Sober Living NIMBY

Day 1207.

I was at a residents meeting. They are opposing the opening of a sober living.

I get it. These residents don’t want to be stuck with people evicted for relapsing living on their suburban streets and all that brings.

I checked in with Trina. She used to live here. Her son is in a sober living right now. She tells me how some sober livings are badly run. Many don’t test properly or enforce curfews and are unscrupulously just making money.

I stand and speak in the meeting. I say that we all want the same thing - safe, well run sober livings. Safe for them and their children and also safe for the residents of the sober living.

I say that if Luke had been in need of a sober living, I’d want it to be safe, well run and to give him the shelter and assistance he needed. As I speak of my story I start to shake and my voice cracks.

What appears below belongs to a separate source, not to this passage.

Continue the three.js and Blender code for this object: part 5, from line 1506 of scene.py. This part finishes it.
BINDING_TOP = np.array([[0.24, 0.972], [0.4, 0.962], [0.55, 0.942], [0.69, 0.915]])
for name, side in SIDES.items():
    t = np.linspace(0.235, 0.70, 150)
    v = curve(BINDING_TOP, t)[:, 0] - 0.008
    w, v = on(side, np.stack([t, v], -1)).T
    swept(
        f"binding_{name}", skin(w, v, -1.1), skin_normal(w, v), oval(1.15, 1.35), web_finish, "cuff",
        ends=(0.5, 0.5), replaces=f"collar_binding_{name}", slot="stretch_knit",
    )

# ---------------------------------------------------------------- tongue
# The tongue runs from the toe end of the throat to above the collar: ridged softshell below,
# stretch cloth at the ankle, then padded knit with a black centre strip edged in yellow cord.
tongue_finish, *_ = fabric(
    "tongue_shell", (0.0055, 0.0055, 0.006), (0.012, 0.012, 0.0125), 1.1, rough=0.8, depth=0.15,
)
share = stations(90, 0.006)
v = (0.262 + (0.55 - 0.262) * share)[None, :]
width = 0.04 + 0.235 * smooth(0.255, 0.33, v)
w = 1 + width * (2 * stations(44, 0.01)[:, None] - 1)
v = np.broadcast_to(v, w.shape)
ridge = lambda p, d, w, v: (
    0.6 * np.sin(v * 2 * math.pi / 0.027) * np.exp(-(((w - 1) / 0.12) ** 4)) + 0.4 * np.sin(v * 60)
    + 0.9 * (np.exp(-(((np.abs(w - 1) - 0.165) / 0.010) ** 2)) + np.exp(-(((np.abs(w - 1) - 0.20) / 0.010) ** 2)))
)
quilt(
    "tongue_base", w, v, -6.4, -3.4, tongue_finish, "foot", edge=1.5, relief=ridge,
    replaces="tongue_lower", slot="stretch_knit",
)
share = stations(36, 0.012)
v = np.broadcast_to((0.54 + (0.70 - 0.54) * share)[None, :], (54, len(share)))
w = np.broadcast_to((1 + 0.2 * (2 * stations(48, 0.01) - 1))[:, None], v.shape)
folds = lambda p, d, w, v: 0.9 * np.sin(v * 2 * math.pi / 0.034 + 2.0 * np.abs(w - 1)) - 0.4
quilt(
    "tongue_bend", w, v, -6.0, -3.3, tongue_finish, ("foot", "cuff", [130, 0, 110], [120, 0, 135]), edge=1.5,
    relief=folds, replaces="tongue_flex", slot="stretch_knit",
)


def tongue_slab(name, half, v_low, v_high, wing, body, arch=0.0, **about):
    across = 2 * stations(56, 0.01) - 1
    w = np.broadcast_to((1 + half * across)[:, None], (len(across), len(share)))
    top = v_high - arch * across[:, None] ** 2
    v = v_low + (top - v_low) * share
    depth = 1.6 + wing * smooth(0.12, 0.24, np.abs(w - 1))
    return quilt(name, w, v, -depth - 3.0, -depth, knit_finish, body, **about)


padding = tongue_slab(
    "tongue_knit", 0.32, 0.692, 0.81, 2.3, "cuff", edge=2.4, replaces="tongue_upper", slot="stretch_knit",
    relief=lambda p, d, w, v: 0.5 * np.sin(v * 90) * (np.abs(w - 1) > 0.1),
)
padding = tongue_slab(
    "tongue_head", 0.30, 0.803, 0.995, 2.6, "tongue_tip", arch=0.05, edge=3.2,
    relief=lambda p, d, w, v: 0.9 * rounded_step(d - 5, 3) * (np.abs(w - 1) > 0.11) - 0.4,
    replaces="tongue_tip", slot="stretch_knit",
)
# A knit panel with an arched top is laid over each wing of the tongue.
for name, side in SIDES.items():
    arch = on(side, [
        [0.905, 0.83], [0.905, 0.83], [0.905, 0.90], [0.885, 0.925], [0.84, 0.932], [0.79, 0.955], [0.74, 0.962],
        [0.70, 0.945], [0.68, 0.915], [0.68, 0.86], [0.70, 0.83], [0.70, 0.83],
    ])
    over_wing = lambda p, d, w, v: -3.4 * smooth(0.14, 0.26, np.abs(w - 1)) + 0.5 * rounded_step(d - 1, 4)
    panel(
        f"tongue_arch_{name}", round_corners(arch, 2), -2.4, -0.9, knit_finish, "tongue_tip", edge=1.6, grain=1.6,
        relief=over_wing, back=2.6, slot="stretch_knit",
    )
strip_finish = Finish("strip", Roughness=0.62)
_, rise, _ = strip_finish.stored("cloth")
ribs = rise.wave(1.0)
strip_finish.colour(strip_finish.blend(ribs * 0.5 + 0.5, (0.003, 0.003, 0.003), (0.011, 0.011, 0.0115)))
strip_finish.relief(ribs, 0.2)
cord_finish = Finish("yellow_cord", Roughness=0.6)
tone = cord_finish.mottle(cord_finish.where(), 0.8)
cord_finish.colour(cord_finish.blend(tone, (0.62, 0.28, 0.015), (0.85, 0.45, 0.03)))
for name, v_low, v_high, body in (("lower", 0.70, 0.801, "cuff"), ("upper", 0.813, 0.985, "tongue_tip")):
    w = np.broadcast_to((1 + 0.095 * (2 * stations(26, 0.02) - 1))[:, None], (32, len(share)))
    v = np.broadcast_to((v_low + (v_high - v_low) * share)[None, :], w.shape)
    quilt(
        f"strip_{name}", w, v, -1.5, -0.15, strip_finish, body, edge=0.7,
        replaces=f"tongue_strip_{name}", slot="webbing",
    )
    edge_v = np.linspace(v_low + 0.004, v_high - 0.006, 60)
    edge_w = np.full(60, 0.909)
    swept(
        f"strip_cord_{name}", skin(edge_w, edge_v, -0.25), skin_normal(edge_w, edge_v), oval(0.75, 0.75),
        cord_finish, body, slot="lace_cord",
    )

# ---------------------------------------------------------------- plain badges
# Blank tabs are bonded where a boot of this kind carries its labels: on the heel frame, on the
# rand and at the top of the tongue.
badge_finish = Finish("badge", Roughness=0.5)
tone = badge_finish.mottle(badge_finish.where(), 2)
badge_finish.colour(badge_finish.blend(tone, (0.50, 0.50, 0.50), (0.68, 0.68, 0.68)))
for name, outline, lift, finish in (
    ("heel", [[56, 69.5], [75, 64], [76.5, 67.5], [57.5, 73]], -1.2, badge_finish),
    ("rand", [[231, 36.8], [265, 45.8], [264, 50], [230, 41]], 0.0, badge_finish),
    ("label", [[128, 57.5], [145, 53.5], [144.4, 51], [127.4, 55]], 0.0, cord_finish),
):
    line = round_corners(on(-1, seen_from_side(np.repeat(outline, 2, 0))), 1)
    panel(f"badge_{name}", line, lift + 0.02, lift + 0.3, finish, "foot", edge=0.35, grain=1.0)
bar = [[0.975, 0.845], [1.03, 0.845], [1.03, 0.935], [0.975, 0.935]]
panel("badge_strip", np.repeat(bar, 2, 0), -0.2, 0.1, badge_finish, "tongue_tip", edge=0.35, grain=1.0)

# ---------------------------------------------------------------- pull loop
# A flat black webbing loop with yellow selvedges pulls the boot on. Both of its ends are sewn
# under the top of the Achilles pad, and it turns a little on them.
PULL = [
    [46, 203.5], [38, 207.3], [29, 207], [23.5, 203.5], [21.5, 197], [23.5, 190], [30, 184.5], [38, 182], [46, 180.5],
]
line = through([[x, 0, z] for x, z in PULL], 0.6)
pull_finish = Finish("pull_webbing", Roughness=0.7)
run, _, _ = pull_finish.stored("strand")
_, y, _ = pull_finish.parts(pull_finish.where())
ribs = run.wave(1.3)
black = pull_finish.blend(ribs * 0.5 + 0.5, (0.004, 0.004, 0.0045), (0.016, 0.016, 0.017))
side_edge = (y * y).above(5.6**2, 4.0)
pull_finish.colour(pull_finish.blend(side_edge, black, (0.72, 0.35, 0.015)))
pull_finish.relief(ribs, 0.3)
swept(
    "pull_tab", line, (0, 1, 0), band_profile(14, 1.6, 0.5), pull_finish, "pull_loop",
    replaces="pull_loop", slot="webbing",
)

We need more sober livings, but who can blame their opposition? If they allow it, and it all goes wrong, they’ll never be able to shut it. How can they know it will be well run? Safe? Apparently there is no regulatory assurance to close it down if it is badly run. There’s no integration with the community that could benefit the neighborhood - lawn mowing, car washing, dog walking. There’s no interaction with these humans who are working so hard to stay sober and so, they remain ‘other’.

We need a way to better regulate and integrate sober living houses, to close bad actors, encourage good ones, for the sake of everyone, so that they can exist along side society, in pleasant family neighborhoods, not just in urban areas, because, sadly, we need sober livings now more than ever.